Reform went from having one Tory defector in Holyrood to joint second place with Labour on 17. These were all on the regional lists and mainly at Tory expense. Reform, however, can’t simply be seen merely as a split on the right. It is clear, particularly in the central belt, that Reform were taking considerable numbers of votes from both the SNP and Labour.

The other big advance was made by the Greens who may go into this parliament with a more combative attitude than before. Until now Green MSPs have been elected on the regional list with the party seldom standing in local contests. This time round though they won two constituencies (both held by SNP ministers). Further expansion will need more constituency seats, thus bringing them into direct contest with the SNP. This is new territory for the party who have in the past been caustically but not really unfairly called “the SNP’s Waitrose wing.”

As for Labour, they went from third to second place, despite losing four seats. Keir Starmer will doubtless be blamed, and he is hardly guiltless, but really this was a defeat made in Scotland. Anas Sarwar and Jackie Baillie have complete control of the party’s policy, strategy and messaging, and have had for years.
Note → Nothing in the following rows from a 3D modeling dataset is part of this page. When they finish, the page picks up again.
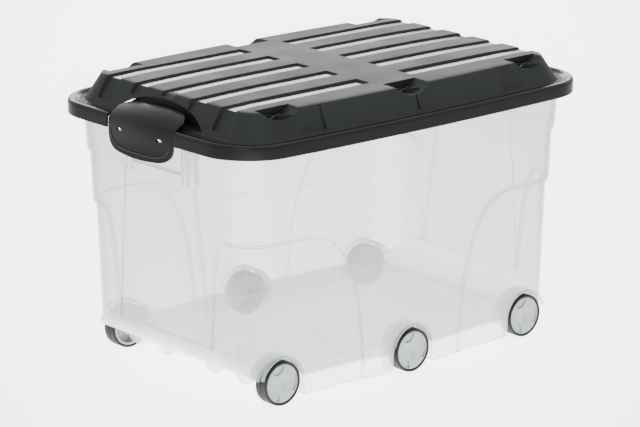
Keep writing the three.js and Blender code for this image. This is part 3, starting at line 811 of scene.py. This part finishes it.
tub = skin(
    "tub_shell",
    [
        ring(wall_at(SKIRT_LOW), SKIRT_LOW),
        ring(WALL_HIGH, BAND_Z - 0.9),
        ring(BAND_LOW, BAND_Z + 0.5, -0.5),
        ring(BAND_LOW, BAND_Z + 1.2),
        ring(BAND_HIGH, BAND_TOP),
        ring(FLANGE, BAND_TOP, -LIP),
        ring(FLANGE, LIP_LOW, -LIP),
        ring(FLANGE, LIP_LOW),
        ring(FLANGE, FLANGE_TOP - 1),
        ring(FLANGE, FLANGE_TOP - 0.3, -0.3),
        ring(FLANGE, FLANGE_TOP, -1),
    ],
)
inside = skin(
    "tub_inside",
    [
        ring(wall_at(-5), -5, -TUB_WALL),
        ring(WALL_HIGH, BAND_Z + 2, -TUB_WALL),
        ring(BAND_LOW, BAND_Z + 4, -TUB_WALL),
        ring(BAND_HIGH, FLANGE_TOP + 5, -TUB_WALL),
    ],
)

# %% Arched set-backs
def corner_zone(sx, sy, grow):
    top = 208 + grow
    low_x, high_x = 83 - grow, 172 - grow
    long_side = [(low_x, -20), (low_x + 1, 45)]
    long_side += bend((low_x + 1, 45), (low_x + 8, 135), (high_x - 60, top), (high_x, top), 24)
    long_side += [(FAR, top), (FAR, -20)]
    low_y, high_y = 91 - grow, 111 - grow
    end_side = [(low_y, -20), (low_y + 3, 90)]
    end_side += bend((low_y + 3, 90), (low_y + 9, top - 70), (high_y - 10, top), (high_y + 12, top), 20)
    end_side += [(FAR, top), (FAR, -20)]
    from_long = prism("corner_long", [(sx * u, v) for u, v in long_side], "y", *sorted((sy * 1, sy * FAR)))
    from_end = prism("corner_end", [(sy * u, v) for u, v in end_side], "x", *sorted((sx * 1, sx * FAR)))
    return common(from_long, from_end)


def end_panel_zone(sx, grow):
    half = [(74 + grow, 323 + grow), (74 + grow, 272), (67 + grow, 266), (89 + grow, 70), (89 + grow, -20)]
    outline = half + [(-y, z) for y, z in reversed(half)]
    return prism("end_panel", outline, "x", *sorted((sx * 200, sx * FAR)))


def set_back(body, inset):
    for sx in SIDES:
        for sy in SIDES:
            step = cut(corner_zone(sx, sy, inset), wall_body(-CORNER_RECESS - inset))
            cut(body, step)
        cut(body, cut(end_panel_zone(sx, inset), wall_body(-PANEL_RECESS - inset)))
    return body


set_back(tub, 0)
set_back(inside, TUB_WALL)
print("tub shell faces:", len(tub.data.polygons))

# %% [markdown]
# ## Floor, end edges and wheel housings
# The floor sits 31 mm up and meets each end in a wide curve. Each wheel turns in an arched housing that
# reaches in from the side wall. The housings and the floor are material that the hollow must leave
# standing, and the space for each wheel is then cut through from outside.

# %% Floor curve and housings
WHEEL_R, WHEEL_WIDTH, CORNER_Y, MIDDLE_Y = 28.25, 20, 162.3, 171.6
WELL_CLEAR, WELL_WALL, WELL_BEHIND = 4.75, 2, 3
PLACES = [
    (sx * WHEEL_X, sy, MIDDLE_Y if sx == 0 else CORNER_Y, f"{row}_{name}")
    for sy, row in ((-1, "front"), (1, "rear"))
    for sx, name in ((-1, "left"), (0, "middle"), (1, "right"))
]


def well(place, grow):
    x, sy, outer_y, _ = place
    r = WHEEL_R + WELL_CLEAR + grow
    outline = [(x - r, -30), (x + r, -30)] + arc(x, WHEEL_R, r, 0, math.pi, 48)
    inner_y = outer_y - WHEEL_WIDTH - WELL_BEHIND - grow
    return prism("well", outline, "y", *sorted((sy * inner_y, sy * 240)))


def end_curve(sx, outside):
    end_x, r, z = 224.5, 36, FLOOR_Z
    turns = [i / 16 * math.pi / 2 for i in range(17)]
    if outside:
        path = [(end_x - 4, -30), (end_x - 4, z)]
        path += [(end_x + r * math.sin(a), z + r - r * math.cos(a)) for a in turns]
        path += [(end_x + 60, z + r), (end_x + 60, -30)]
    else:
        inner = r - TUB_WALL
        path = [(end_x - 4, z - 4), (end_x + 60, z - 4), (end_x + 60, z + r)]
        path += [(end_x + inner * math.cos(a), z + r - inner * math.sin(a)) for a in turns]
        path += [(end_x - 4, z + FLOOR_THICK)]
    return prism("end_curve", [(sx * x, height) for x, height in path], "y", -240, 240)


cut(inside, block("floor", -FAR, FAR, -FAR, FAR, FLOOR_Z, FLOOR_Z + FLOOR_THICK))
cut(inside, *[end_curve(sx, False) for sx in SIDES])
cut(inside, *[well(place, WELL_WALL) for place in PLACES])
cut(tub, inside)
cut(tub, *[end_curve(sx, True) for sx in SIDES])
cut(tub, *[well(place, 0) for place in PLACES])
cut(tub, block("under_housings", -FAR, FAR, -154, 154, -30, 21))
print("tub after hollowing:", len(tub.data.polygons))

# %% [markdown]
# ## Small features of the tub
# Half-round feet hang below both ends of the floor, upright ribs stand under the rim either side of each
# clip, a blind collar holds each axle, and a low lip runs round every wheel arch. They are added one by
# one.

# %% Feet, ribs and collars
for sx in SIDES:
    for row in (-108, -47, 47, 108):
        lift = math.asin(6.5 / 21)
        foot = arc(row, 38.5, 21, math.pi + lift, 2 * math.pi - lift, 28)
        join(tub, prism("foot", foot, "x", sx * 224 - 1.5, sx * 224 + 1.5))
    panel_x = wall_at(300)["x"] - PANEL_RECESS
    reach = sorted((sx * (panel_x - 1), sx * (panel_x + 5)))
    for y in (-61, -50, 50, 61):
        join(tub, block("end_rib", *reach, y - 1.2, y + 1.2, 270, FLANGE_TOP - 1))
    join(tub, block("cross_rib", *reach, -50, 50, 280.5, 282.5))
for x, sy, outer_y, _ in PLACES:
    behind = outer_y - WHEEL_WIDTH - WELL_BEHIND
    collar = sorted((sy * (behind + 2), sy * (behind - 8)))
    join(tub, prism("collar", disc(x, WHEEL_R, 5.4, 32), "y", *collar))
    bore = sorted((sy * (behind + 4), sy * (behind - WELL_WALL - 4 - GAP)))
    cut(tub, prism("axle_bore", disc(x, WHEEL_R, 3.3, 32), "y", *bore))

# %% Lips round the wheel arches
def arch_lip(place):
    x, sy, outer_y, _ = place
    wall_y = wall_at(45)["y"] + LONG_BOW * (1 - (x / 263) ** 2) - (CORNER_RECESS if x else 0)
    r = WHEEL_R + WELL_CLEAR
    outline = arc(x, WHEEL_R, r + 2.2, 0.3, math.pi - 0.3, 48)
    outline += list(reversed(arc(x, WHEEL_R, r + 0.02, 0.3, math.pi - 0.3, 48)))
    return prism("arch_lip", outline, "y", *sorted((sy * (wall_y - 3), sy * (wall_y + 1.3))))


for place in PLACES:
    join(tub, arch_lip(place))
settle(tub, "tub", "tub", "tub_clear", frosted_tub, edge=24)

# %% [markdown]
# ## Wheels
# Each wheel is two mouldings: a black soft tyre pressed on a light grey hub with three lens-shaped windows.
# Both are turned shapes, so a profile of radius and depth is spun round the axle. The hub's windows are
# then cut.

# %% Tyre and hub finishes
soft_tyre = moulded_plastic("elastomer_soft_black", "#0B0B0C", "#111112", 0.58, 0.06, 0.5, 0.4, 0.3)
pale_hub = moulded_plastic("polypropylene_natural_grey", "#8E9596", "#999FA0", 0.34, 0.05, 0.1, 0.4)
axle_finish = moulded_plastic("acetal_grey", "#8D9394", "#979D9E", 0.38, 0.04, 0.1, 0.2)

# %% Turned pieces
def turned(name, place, profile, closed, sides=96):
    """A (radius, depth) profile spun round one axle; depth runs inwards from the wheel's outer face."""
    x, sy, outer_y, _ = place
    loops = []
    for i in range(sides):
        a = 2 * math.pi * i / sides
        loops.append(
            [(x + r * math.cos(a), sy * (outer_y - depth), WHEEL_R + r * math.sin(a)) for r, depth in profile]
        )
    return skin(name, loops, closed=closed)


TYRE_IN = WHEEL_R - 3.4
TYRE_PROFILE = [
    (TYRE_IN, 0.6), (WHEEL_R - 1.6, 0), (WHEEL_R - 0.7, 0.25), (WHEEL_R - 0.15, 0.8), (WHEEL_R, 1.6),
    (WHEEL_R, 9.2), (WHEEL_R - 0.5, 9.5), (WHEEL_R - 0.5, 10.5), (WHEEL_R, 10.8), (WHEEL_R, 18.4),
    (WHEEL_R - 0.15, 19.2), (WHEEL_R - 0.7, 19.75), (WHEEL_R - 1.6, 20), (TYRE_IN, 19.4),
]
HUB_OUT = TYRE_IN - 0.3
HUB_PROFILE = [
    (3.3, 20), (3.3, 6), (0.02, 6), (0.02, 1.0), (1.6, 1.7), (2.6, 1.6), (4, 0.95), (HUB_OUT - 0.5, 0.95),
    (HUB_OUT, 1.4), (HUB_OUT, 19), (HUB_OUT - 2.2, 19), (HUB_OUT - 2.2, 5), (6.4, 5), (6.4, 20),
]


def hub_window(place, k):
    x, sy, outer_y, _ = place
    a = math.pi / 2 + 0.35 + k * 2 * math.pi / 3
    depths = sorted((sy * (outer_y + 1), sy * (outer_y - 2.6)))
    lens_cut = prism("window", disc(x + 24 * math.cos(a), WHEEL_R + 24 * math.sin(a), 10.5, 48), "y", *depths)
    return common(lens_cut, prism("window_limit", disc(x, WHEEL_R, HUB_OUT - 1.6, 96), "y", *depths))


# %% Make the six wheels
for place in PLACES:
    name = place[3]
    tyre = turned(f"tyre_ring_{name}", place, TYRE_PROFILE, True)
    settle(tyre, f"tyre_{name}", f"wheel_{name}", "tyre_black", soft_tyre)
    hub = turned(f"hub_disc_{name}", place, HUB_PROFILE, True)
    cut(hub, *[hub_window(place, k) for k in range(3)])
    settle(hub, f"hub_{name}", f"wheel_{name}", "hub_grey", pale_hub)

# %% [markdown]
# ## Pins and axles
# The measured pins and axles already have the right shape, so they stay as they are and only get a finish.
# Their material slots are emptied first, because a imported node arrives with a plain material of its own.

# %% Finish the pins and axles
def refinish(node_name, finish):
    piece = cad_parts[node_name]
    piece.data.materials.clear()
    piece.data.materials.append(finish)
    for face in piece.data.polygons:
        face.use_smooth = True
    piece.data.set_sharp_from_angle(angle=math.radians(32))


for name in WHEELS:
    refinish(f"axle_{name}", axle_finish)
for end in ("left", "right"):
    refinish(f"clip_pin_{end}", smooth_clip)

# %% [markdown]
# ## Studio
# A catalogue picture of dark and see-through plastic needs large soft lights: a bright surround, one big
# soft box overhead, one in front on the left, and one low behind the box. The low one is what draws the
# bright lines along the polished groove floors, because at this flat angle they mirror whatever stands
# behind them. The box stands on a white table that is lit from below in one long oval under and behind it.
# Upright black faces mirror the table well to either side, where it is only lit from above, so the rim and
# clips stay black.

# %% Floor and surround
bpy.context.scene.world = bpy.data.worlds.new("studio_surround")
bpy.context.scene.world.use_nodes = True
surround = bpy.context.scene.world.node_tree.nodes["Background"]
surround.inputs["Color"].default_value = linear("#FFFFFF")
surround.inputs["Strength"].default_value = 0.9

GLOW, GLOW_LENGTH, GLOW_WIDTH = 4.2, 3.4, 0.95
GLOW_CENTRE, GLOW_TURN = (0.99, 1.13, 0.0), math.radians(48.9)

floor = block("studio_floor", -9000, 9000, -9000, 9000, -40, -0.4)
paper, paper_tree = new_finish("paper_matt_white")
paper_grain = node(paper_tree, "ShaderNodeTexNoise", {"Scale": 1 / (4 * MM), "Detail": 2.0}).outputs["Fac"]
paper_tint = node(
    paper_tree,
    "ShaderNodeMix",
    {6: linear("#FAFAF9"), 7: linear("#FDFDFD")},
    {"Factor": paper_grain},
    data_type="RGBA",
).outputs[2]
spot = node(paper_tree, "ShaderNodeTexCoord").outputs["Object"]
oval = node(
    paper_tree,
    "ShaderNodeMapping",
    {"Location": GLOW_CENTRE, "Rotation": (0, 0, GLOW_TURN), "Scale": (GLOW_LENGTH, GLOW_WIDTH, 1)},
    {"Vector": spot},
    vector_type="TEXTURE",
).outputs["Vector"]
reach = node(paper_tree, "ShaderNodeVectorMath", {}, {0: oval}, operation="LENGTH").outputs["Value"]
glow = node(
    paper_tree,
    "ShaderNodeMapRange",
    {"From Min": 0.5, "From Max": 1.2, "To Min": GLOW, "To Max": 0.0},
    {"Value": reach},
    interpolation_type="SMOOTHSTEP",
).outputs["Result"]
sheet = node(
    paper_tree,
    "ShaderNodeBsdfPrincipled",
    {"Roughness": 0.9, "Specular IOR Level": 0.2, "Emission Color": linear("#FFFFFF")},
    {"Base Color": paper_tint, "Emission Strength": glow},
)
node(paper_tree, "ShaderNodeOutputMaterial", links={"Surface": sheet.outputs["BSDF"]})
floor.data.materials.append(paper)


# %% Soft boxes
def soft_box(name, place, width, height, watts):
    data = bpy.data.lights.new(name, "AREA")
    data.shape = "RECTANGLE"
    data.size, data.size_y = width, height
    data.energy = watts
    lamp = bpy.data.objects.new(name, data)
    lamp.location = Vector(place)
    lamp.rotation_mode = "QUATERNION"
    lamp.rotation_quaternion = (Vector((0, 0, 0.2)) - lamp.location).to_track_quat("-Z", "Y")
    bpy.context.scene.collection.objects.link(lamp)


soft_box("overhead", (0.2, -0.2, 2.4), 1.8, 1.8, 10)
soft_box("front_left", (-2.2, -1.4, 1.5), 1.2, 1.2, 10)
soft_box("low_behind", (1.55, 2.1, 1.12), 2.4, 0.4, 20)
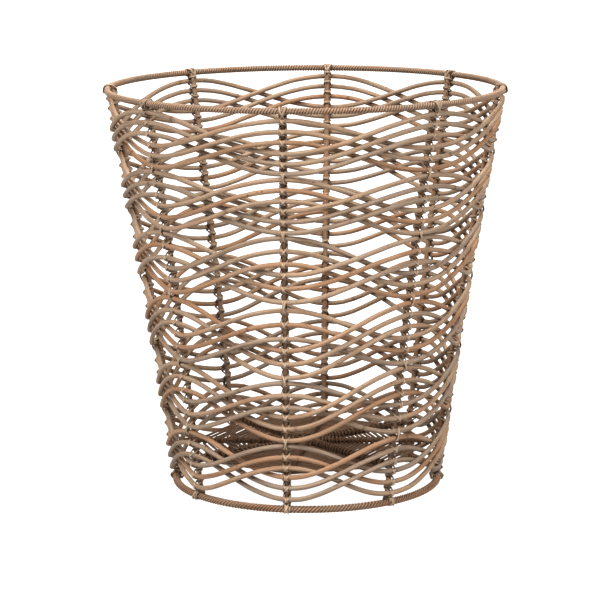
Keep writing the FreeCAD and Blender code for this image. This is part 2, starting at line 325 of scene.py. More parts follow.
def away_from_axis(points):
    """Level directions away from the basket's axis."""
    return unit(points * [1.0, 1.0, 0.0])


def turned_up(level, angle):
    """Directions at angles from a level direction, upwards."""
    return level * np.cos(angle)[:, None] + np.array([0, 0, 1.0]) * np.sin(angle)[:, None]


def round_section(radius, sides):
    """Circle about the path."""
    angle = np.arange(sides) * 2 * pi / sides
    return np.stack([radius * np.cos(angle), radius * np.sin(angle)], axis=1)


def peel_section(width=PEEL_WIDTH, thickness=PEEL_THICKNESS):
    """Flat strip with rounded faces."""
    sides = 10
    boxiness = 0.7
    angle = np.arange(sides) * 2 * pi / sides
    across = np.sign(np.sin(angle)) * np.abs(np.sin(angle)) ** boxiness * width / 2
    through = np.cos(angle) * thickness / 2
    return np.stack([through, across], axis=1)


def strand(points, section, normals=None, closed=False, tone=(0.5, 1.0, 0.0), marks_and_shade=None):
    """Strand with its defaults filled in."""
    if normals is None:
        normals = away_from_axis(points)
    if marks_and_shade is None:
        marks_and_shade = np.zeros(len(points))
    return Strand(points, normals, section, closed, tone, marks_and_shade)


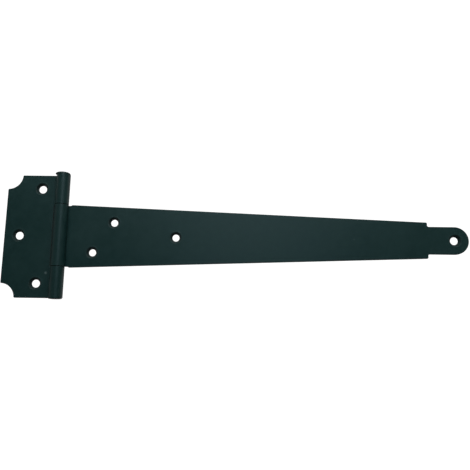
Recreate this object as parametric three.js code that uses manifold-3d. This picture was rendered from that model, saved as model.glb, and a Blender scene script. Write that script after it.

The manifesto wasn’t a coherent and radical alternative to the current system. It was at best “managerial tinkering” and in places almost as gimmick-ridden as the SNP offering. Being unable to attract significant numbers of voters away from the SNP has been a consistent failing of their time at the top. Their departure won’t solve Scottish Labour’s problems but it’s an essential first step.

The election was conducted by a quite studious avoidance of big issues on the part of most parties, and an absence of serious thinking on the part of the others. There is little prospect that the new parliament will be more likely to address the multitude of problems facing working people in Scotland than the last one. Change if it is to be delivered will have to be driven from outside.